What follows is a block of records; reproduce all of it verbatim.

DATA SHOWN:
** start **

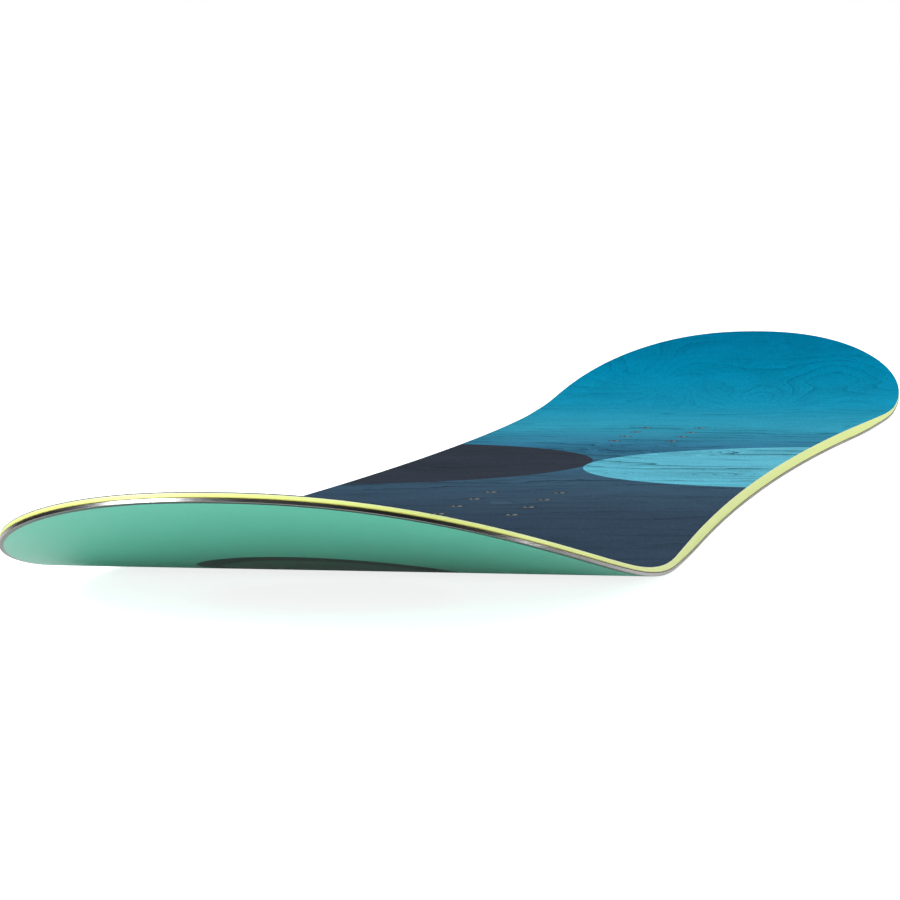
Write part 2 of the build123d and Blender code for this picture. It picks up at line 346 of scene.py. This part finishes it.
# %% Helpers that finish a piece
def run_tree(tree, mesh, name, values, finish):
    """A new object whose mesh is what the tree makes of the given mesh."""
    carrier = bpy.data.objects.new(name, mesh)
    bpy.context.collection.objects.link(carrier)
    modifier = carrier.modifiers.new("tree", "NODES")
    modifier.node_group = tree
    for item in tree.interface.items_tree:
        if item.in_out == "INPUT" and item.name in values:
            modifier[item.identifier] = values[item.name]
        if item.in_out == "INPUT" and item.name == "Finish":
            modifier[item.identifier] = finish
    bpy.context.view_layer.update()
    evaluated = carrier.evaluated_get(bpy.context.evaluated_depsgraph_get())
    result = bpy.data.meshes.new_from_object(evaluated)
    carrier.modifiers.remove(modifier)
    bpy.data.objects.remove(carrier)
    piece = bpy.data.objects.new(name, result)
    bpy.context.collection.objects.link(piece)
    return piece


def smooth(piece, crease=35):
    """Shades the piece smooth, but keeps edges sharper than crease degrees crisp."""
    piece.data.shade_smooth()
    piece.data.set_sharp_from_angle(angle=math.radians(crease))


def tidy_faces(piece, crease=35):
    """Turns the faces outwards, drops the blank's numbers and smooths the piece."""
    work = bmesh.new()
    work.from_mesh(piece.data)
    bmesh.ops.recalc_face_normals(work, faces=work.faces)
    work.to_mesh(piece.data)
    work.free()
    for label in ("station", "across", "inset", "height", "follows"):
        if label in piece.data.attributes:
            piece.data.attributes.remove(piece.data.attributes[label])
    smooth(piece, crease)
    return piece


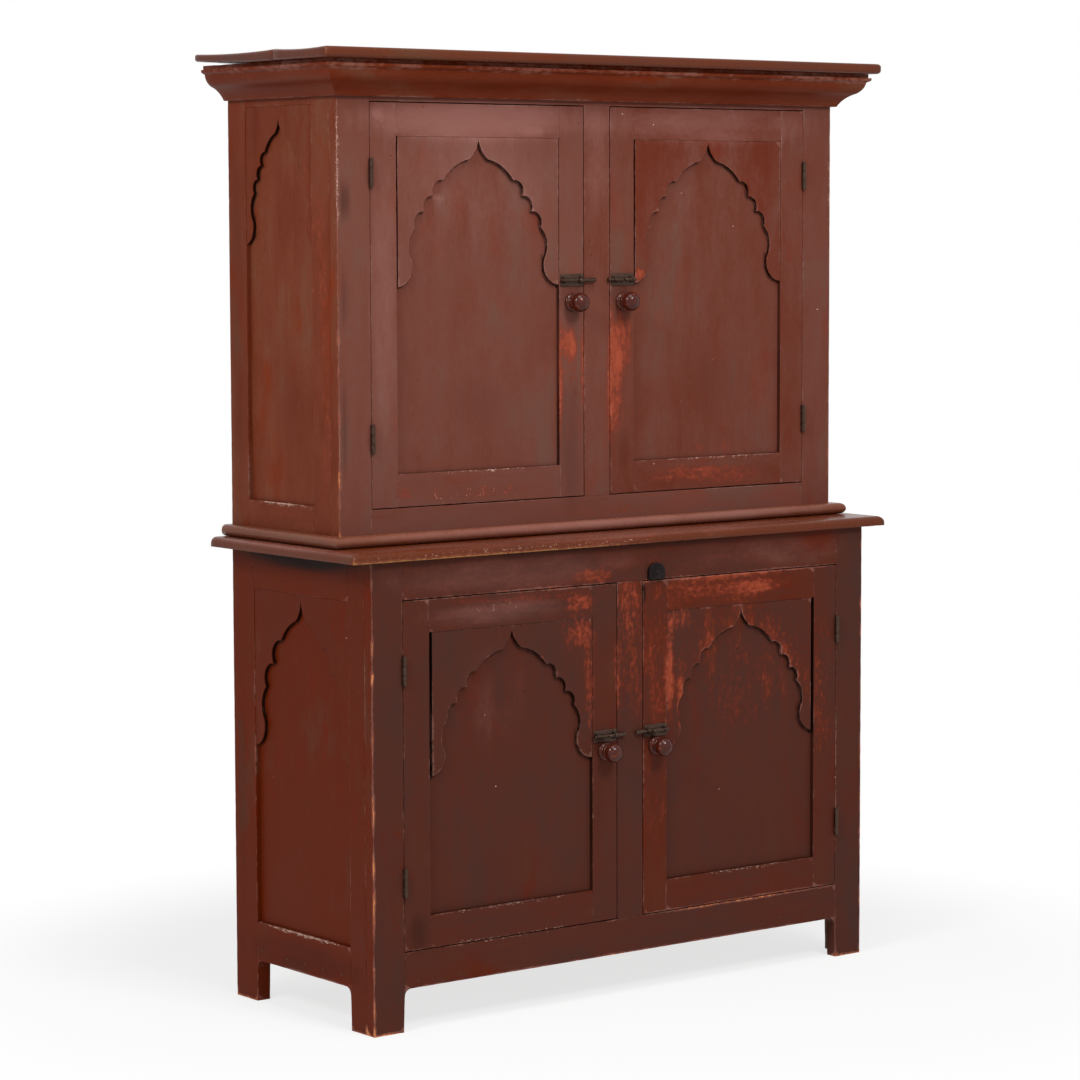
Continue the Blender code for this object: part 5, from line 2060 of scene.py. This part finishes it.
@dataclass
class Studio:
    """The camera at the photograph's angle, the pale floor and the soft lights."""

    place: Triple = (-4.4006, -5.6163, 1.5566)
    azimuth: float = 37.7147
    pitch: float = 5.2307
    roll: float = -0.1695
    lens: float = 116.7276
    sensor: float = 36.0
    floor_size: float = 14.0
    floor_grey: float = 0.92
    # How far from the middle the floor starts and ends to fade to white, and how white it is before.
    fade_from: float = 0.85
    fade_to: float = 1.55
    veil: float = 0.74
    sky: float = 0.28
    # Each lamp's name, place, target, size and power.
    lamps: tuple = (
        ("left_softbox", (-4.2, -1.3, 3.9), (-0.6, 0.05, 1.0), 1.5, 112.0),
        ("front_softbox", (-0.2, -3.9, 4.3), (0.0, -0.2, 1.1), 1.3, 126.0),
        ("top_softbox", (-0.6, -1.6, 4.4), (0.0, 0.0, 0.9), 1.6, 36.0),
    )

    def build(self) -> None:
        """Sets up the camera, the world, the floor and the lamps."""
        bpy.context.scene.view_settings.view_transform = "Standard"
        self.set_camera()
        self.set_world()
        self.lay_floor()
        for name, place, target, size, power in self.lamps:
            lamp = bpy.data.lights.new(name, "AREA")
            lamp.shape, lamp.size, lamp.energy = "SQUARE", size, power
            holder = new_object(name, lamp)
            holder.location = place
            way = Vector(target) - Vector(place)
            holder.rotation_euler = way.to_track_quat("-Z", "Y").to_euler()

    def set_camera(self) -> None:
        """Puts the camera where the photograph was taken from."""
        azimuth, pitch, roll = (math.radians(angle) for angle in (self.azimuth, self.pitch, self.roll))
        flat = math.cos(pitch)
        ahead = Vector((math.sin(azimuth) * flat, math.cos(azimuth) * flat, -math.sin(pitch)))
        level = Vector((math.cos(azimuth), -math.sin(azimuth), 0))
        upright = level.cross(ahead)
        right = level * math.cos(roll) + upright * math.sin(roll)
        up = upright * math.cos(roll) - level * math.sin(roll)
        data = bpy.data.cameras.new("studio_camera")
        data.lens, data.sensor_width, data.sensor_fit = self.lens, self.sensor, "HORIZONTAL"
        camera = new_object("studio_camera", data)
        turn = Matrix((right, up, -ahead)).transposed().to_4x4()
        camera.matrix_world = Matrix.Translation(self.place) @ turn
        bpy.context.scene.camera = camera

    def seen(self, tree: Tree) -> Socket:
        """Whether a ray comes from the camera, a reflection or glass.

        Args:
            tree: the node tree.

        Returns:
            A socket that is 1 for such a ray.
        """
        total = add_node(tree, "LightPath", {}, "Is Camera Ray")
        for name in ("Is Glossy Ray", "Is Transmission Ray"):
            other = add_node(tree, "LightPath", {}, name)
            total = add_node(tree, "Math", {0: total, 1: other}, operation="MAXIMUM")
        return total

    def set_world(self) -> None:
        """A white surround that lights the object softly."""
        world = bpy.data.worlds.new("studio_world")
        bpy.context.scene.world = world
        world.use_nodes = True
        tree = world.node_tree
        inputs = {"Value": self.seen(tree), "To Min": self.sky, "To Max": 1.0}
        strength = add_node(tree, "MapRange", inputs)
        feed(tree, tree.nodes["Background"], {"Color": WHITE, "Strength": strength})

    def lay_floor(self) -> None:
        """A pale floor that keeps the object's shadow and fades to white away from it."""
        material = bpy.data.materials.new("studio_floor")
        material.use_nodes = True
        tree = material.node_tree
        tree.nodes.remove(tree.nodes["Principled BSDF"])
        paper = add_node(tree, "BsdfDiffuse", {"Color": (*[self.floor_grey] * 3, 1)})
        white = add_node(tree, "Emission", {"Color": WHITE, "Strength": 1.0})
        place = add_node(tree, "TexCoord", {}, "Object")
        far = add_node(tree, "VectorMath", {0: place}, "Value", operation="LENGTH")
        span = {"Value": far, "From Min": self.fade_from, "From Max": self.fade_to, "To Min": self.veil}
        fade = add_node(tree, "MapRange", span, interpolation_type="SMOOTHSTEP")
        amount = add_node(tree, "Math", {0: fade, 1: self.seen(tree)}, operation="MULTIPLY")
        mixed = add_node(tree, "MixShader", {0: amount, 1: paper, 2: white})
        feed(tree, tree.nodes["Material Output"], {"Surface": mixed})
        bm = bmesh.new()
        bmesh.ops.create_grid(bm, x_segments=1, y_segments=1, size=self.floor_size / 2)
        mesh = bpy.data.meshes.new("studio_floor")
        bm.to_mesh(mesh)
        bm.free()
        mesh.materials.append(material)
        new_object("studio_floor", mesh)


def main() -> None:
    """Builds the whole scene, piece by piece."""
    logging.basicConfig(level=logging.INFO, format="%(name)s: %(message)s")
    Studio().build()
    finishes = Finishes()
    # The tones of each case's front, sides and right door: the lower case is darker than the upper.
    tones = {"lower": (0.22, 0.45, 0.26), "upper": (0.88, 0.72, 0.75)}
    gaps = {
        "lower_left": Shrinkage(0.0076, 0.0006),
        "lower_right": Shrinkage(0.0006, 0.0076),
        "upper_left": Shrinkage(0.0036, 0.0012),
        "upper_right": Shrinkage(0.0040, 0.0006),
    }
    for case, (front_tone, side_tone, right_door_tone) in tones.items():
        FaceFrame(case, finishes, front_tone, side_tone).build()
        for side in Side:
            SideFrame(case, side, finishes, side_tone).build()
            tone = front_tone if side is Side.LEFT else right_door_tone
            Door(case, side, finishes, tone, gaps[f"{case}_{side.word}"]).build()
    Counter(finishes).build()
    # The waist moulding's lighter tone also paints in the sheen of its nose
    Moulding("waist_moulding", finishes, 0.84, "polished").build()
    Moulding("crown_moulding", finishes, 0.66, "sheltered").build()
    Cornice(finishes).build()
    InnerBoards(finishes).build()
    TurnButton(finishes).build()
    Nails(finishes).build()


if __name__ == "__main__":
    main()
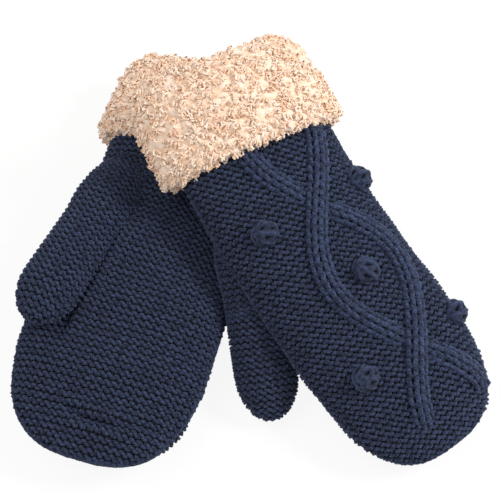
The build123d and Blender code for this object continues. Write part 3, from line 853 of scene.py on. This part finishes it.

** end **

ANSWER TO THIS TASK:
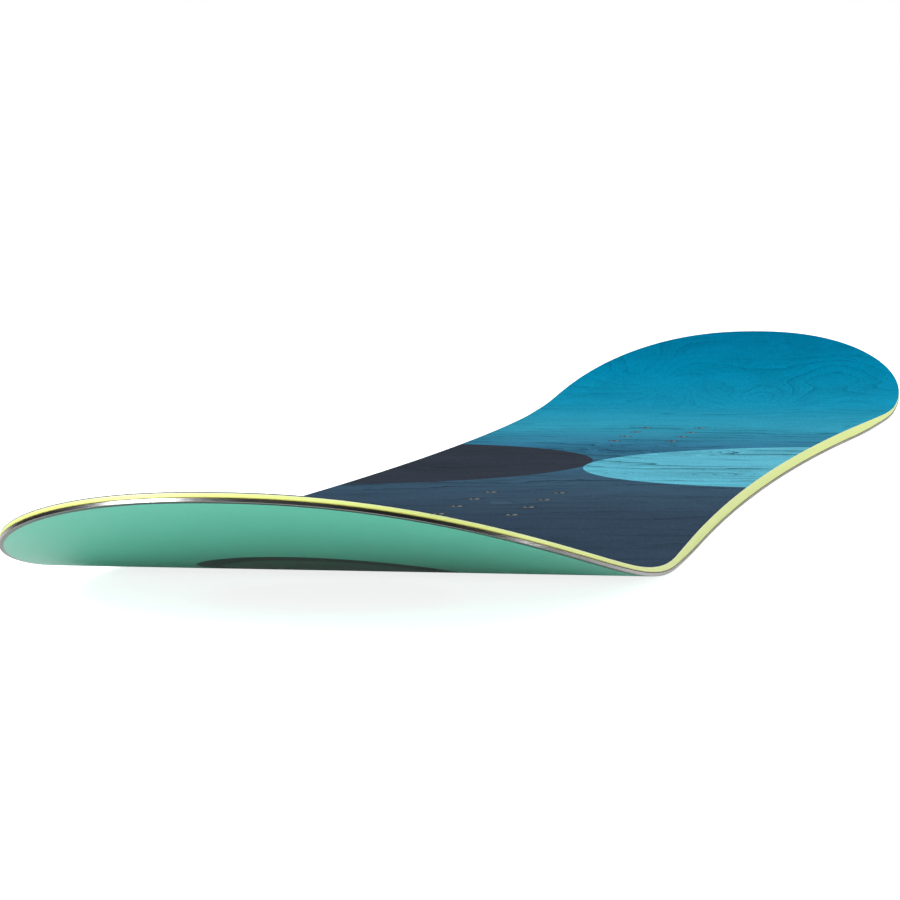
Write part 2 of the build123d and Blender code for this picture. It picks up at line 346 of scene.py. This part finishes it.
# %% Helpers that finish a piece
def run_tree(tree, mesh, name, values, finish):
    """A new object whose mesh is what the tree makes of the given mesh."""
    carrier = bpy.data.objects.new(name, mesh)
    bpy.context.collection.objects.link(carrier)
    modifier = carrier.modifiers.new("tree", "NODES")
    modifier.node_group = tree
    for item in tree.interface.items_tree:
        if item.in_out == "INPUT" and item.name in values:
            modifier[item.identifier] = values[item.name]
        if item.in_out == "INPUT" and item.name == "Finish":
            modifier[item.identifier] = finish
    bpy.context.view_layer.update()
    evaluated = carrier.evaluated_get(bpy.context.evaluated_depsgraph_get())
    result = bpy.data.meshes.new_from_object(evaluated)
    carrier.modifiers.remove(modifier)
    bpy.data.objects.remove(carrier)
    piece = bpy.data.objects.new(name, result)
    bpy.context.collection.objects.link(piece)
    return piece


def smooth(piece, crease=35):
    """Shades the piece smooth, but keeps edges sharper than crease degrees crisp."""
    piece.data.shade_smooth()
    piece.data.set_sharp_from_angle(angle=math.radians(crease))


def tidy_faces(piece, crease=35):
    """Turns the faces outwards, drops the blank's numbers and smooths the piece."""
    work = bmesh.new()
    work.from_mesh(piece.data)
    bmesh.ops.recalc_face_normals(work, faces=work.faces)
    work.to_mesh(piece.data)
    work.free()
    for label in ("station", "across", "inset", "height", "follows"):
        if label in piece.data.attributes:
            piece.data.attributes.remove(piece.data.attributes[label])
    smooth(piece, crease)
    return piece


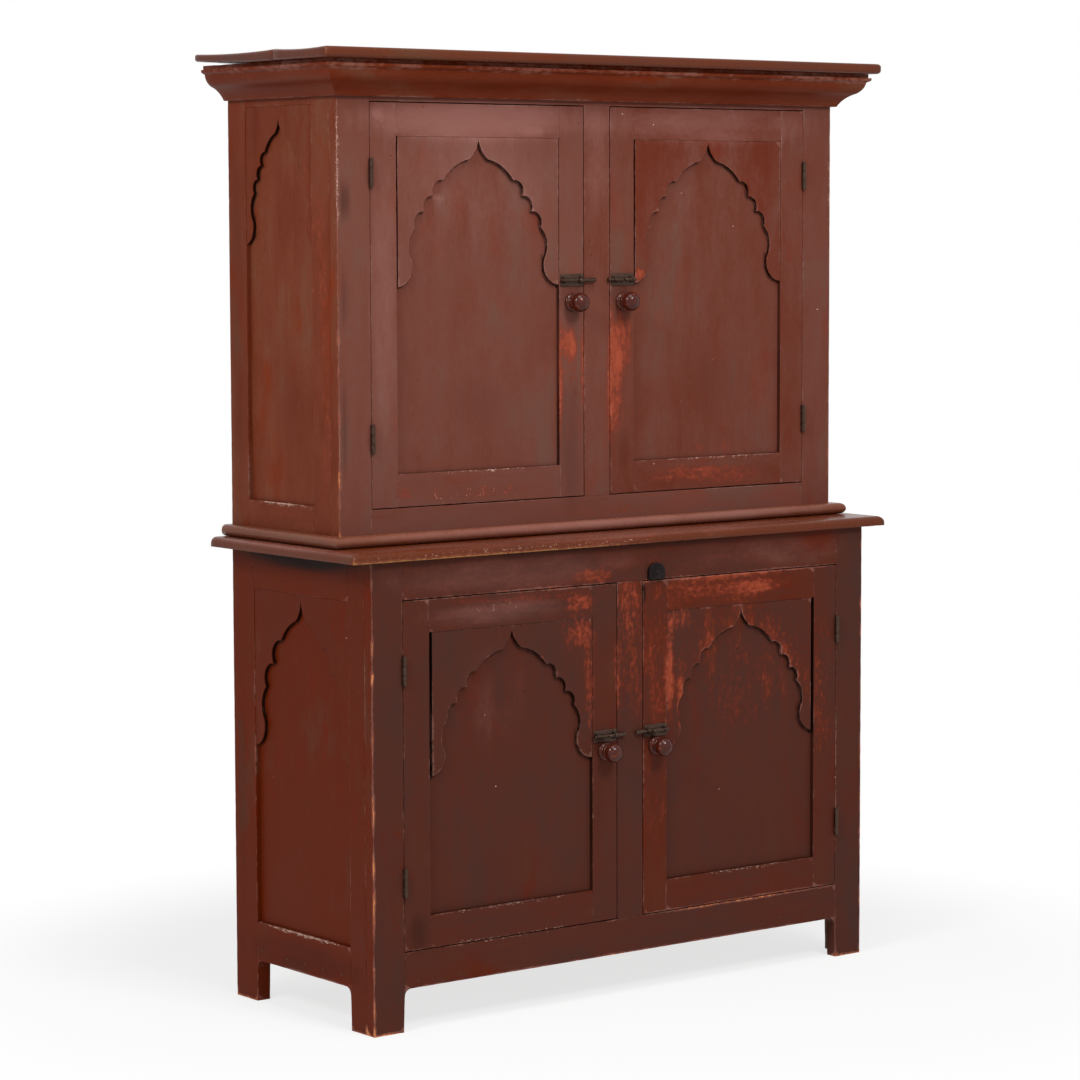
Continue the Blender code for this object: part 5, from line 2060 of scene.py. This part finishes it.
@dataclass
class Studio:
    """The camera at the photograph's angle, the pale floor and the soft lights."""

    place: Triple = (-4.4006, -5.6163, 1.5566)
    azimuth: float = 37.7147
    pitch: float = 5.2307
    roll: float = -0.1695
    lens: float = 116.7276
    sensor: float = 36.0
    floor_size: float = 14.0
    floor_grey: float = 0.92
    # How far from the middle the floor starts and ends to fade to white, and how white it is before.
    fade_from: float = 0.85
    fade_to: float = 1.55
    veil: float = 0.74
    sky: float = 0.28
    # Each lamp's name, place, target, size and power.
    lamps: tuple = (
        ("left_softbox", (-4.2, -1.3, 3.9), (-0.6, 0.05, 1.0), 1.5, 112.0),
        ("front_softbox", (-0.2, -3.9, 4.3), (0.0, -0.2, 1.1), 1.3, 126.0),
        ("top_softbox", (-0.6, -1.6, 4.4), (0.0, 0.0, 0.9), 1.6, 36.0),
    )

    def build(self) -> None:
        """Sets up the camera, the world, the floor and the lamps."""
        bpy.context.scene.view_settings.view_transform = "Standard"
        self.set_camera()
        self.set_world()
        self.lay_floor()
        for name, place, target, size, power in self.lamps:
            lamp = bpy.data.lights.new(name, "AREA")
            lamp.shape, lamp.size, lamp.energy = "SQUARE", size, power
            holder = new_object(name, lamp)
            holder.location = place
            way = Vector(target) - Vector(place)
            holder.rotation_euler = way.to_track_quat("-Z", "Y").to_euler()

    def set_camera(self) -> None:
        """Puts the camera where the photograph was taken from."""
        azimuth, pitch, roll = (math.radians(angle) for angle in (self.azimuth, self.pitch, self.roll))
        flat = math.cos(pitch)
        ahead = Vector((math.sin(azimuth) * flat, math.cos(azimuth) * flat, -math.sin(pitch)))
        level = Vector((math.cos(azimuth), -math.sin(azimuth), 0))
        upright = level.cross(ahead)
        right = level * math.cos(roll) + upright * math.sin(roll)
        up = upright * math.cos(roll) - level * math.sin(roll)
        data = bpy.data.cameras.new("studio_camera")
        data.lens, data.sensor_width, data.sensor_fit = self.lens, self.sensor, "HORIZONTAL"
        camera = new_object("studio_camera", data)
        turn = Matrix((right, up, -ahead)).transposed().to_4x4()
        camera.matrix_world = Matrix.Translation(self.place) @ turn
        bpy.context.scene.camera = camera

    def seen(self, tree: Tree) -> Socket:
        """Whether a ray comes from the camera, a reflection or glass.

        Args:
            tree: the node tree.

        Returns:
            A socket that is 1 for such a ray.
        """
        total = add_node(tree, "LightPath", {}, "Is Camera Ray")
        for name in ("Is Glossy Ray", "Is Transmission Ray"):
            other = add_node(tree, "LightPath", {}, name)
            total = add_node(tree, "Math", {0: total, 1: other}, operation="MAXIMUM")
        return total

    def set_world(self) -> None:
        """A white surround that lights the object softly."""
        world = bpy.data.worlds.new("studio_world")
        bpy.context.scene.world = world
        world.use_nodes = True
        tree = world.node_tree
        inputs = {"Value": self.seen(tree), "To Min": self.sky, "To Max": 1.0}
        strength = add_node(tree, "MapRange", inputs)
        feed(tree, tree.nodes["Background"], {"Color": WHITE, "Strength": strength})

    def lay_floor(self) -> None:
        """A pale floor that keeps the object's shadow and fades to white away from it."""
        material = bpy.data.materials.new("studio_floor")
        material.use_nodes = True
        tree = material.node_tree
        tree.nodes.remove(tree.nodes["Principled BSDF"])
        paper = add_node(tree, "BsdfDiffuse", {"Color": (*[self.floor_grey] * 3, 1)})
        white = add_node(tree, "Emission", {"Color": WHITE, "Strength": 1.0})
        place = add_node(tree, "TexCoord", {}, "Object")
        far = add_node(tree, "VectorMath", {0: place}, "Value", operation="LENGTH")
        span = {"Value": far, "From Min": self.fade_from, "From Max": self.fade_to, "To Min": self.veil}
        fade = add_node(tree, "MapRange", span, interpolation_type="SMOOTHSTEP")
        amount = add_node(tree, "Math", {0: fade, 1: self.seen(tree)}, operation="MULTIPLY")
        mixed = add_node(tree, "MixShader", {0: amount, 1: paper, 2: white})
        feed(tree, tree.nodes["Material Output"], {"Surface": mixed})
        bm = bmesh.new()
        bmesh.ops.create_grid(bm, x_segments=1, y_segments=1, size=self.floor_size / 2)
        mesh = bpy.data.meshes.new("studio_floor")
        bm.to_mesh(mesh)
        bm.free()
        mesh.materials.append(material)
        new_object("studio_floor", mesh)


def main() -> None:
    """Builds the whole scene, piece by piece."""
    logging.basicConfig(level=logging.INFO, format="%(name)s: %(message)s")
    Studio().build()
    finishes = Finishes()
    # The tones of each case's front, sides and right door: the lower case is darker than the upper.
    tones = {"lower": (0.22, 0.45, 0.26), "upper": (0.88, 0.72, 0.75)}
    gaps = {
        "lower_left": Shrinkage(0.0076, 0.0006),
        "lower_right": Shrinkage(0.0006, 0.0076),
        "upper_left": Shrinkage(0.0036, 0.0012),
        "upper_right": Shrinkage(0.0040, 0.0006),
    }
    for case, (front_tone, side_tone, right_door_tone) in tones.items():
        FaceFrame(case, finishes, front_tone, side_tone).build()
        for side in Side:
            SideFrame(case, side, finishes, side_tone).build()
            tone = front_tone if side is Side.LEFT else right_door_tone
            Door(case, side, finishes, tone, gaps[f"{case}_{side.word}"]).build()
    Counter(finishes).build()
    # The waist moulding's lighter tone also paints in the sheen of its nose
    Moulding("waist_moulding", finishes, 0.84, "polished").build()
    Moulding("crown_moulding", finishes, 0.66, "sheltered").build()
    Cornice(finishes).build()
    InnerBoards(finishes).build()
    TurnButton(finishes).build()
    Nails(finishes).build()


if __name__ == "__main__":
    main()
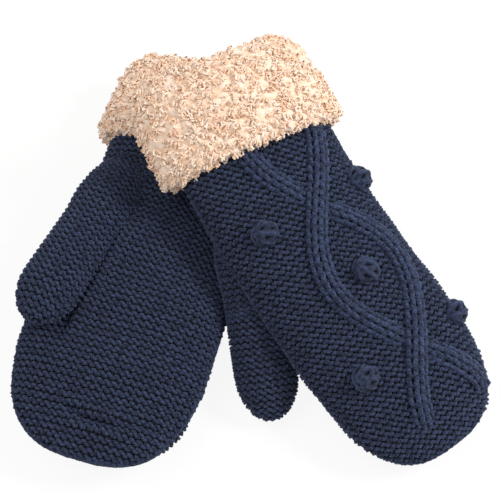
The build123d and Blender code for this object continues. Write part 3, from line 853 of scene.py on. This part finishes it.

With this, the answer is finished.